I'm not quite sure how wow is "moving the genre in the right direction". I mean, it's doing what it has always done, ripped ideas from other mmos (in this case Guild wars for quest icons in the map and Lotro for flashing quest icons) and placed them into thier own application. Once again, people confuse wow's imitation for innovation.
 
Isn't it possible that we are making a mistake when we discuss MMO's as their own genre?

It's kind of like discussing video games as a "genre". We play games, we know that things are more complicated than that. You've got RPGs, FPSs, RTSs, Sports games, etc. When others lump them together there is a tendency to get upset.

However, with MMOs we all just sort of accept that yes, they are a genre. Why can't they be very different also?
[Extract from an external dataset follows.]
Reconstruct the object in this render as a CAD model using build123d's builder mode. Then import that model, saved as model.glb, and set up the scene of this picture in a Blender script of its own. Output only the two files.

I think statements like "WoW moves the genre in the right direction" are part of the problem, as if MMOs should be some gigantic zeitgeist. Variety is not a bad thing, and there is enough subscription money to be made for lots of these games to do just fine.

I don't think it is intentional on anyone's part anymore, it's just so ingrained in us that we are starting to miss the point. If someone told me they liked Starcraft and I told them they were an idiot because Diablo is better... well that would be pretty silly wouldn't it? We all recognize them as very different games.

Maybe we need to start doing that with MMOs. In fact, maybe the label "MMO" is part of the problem.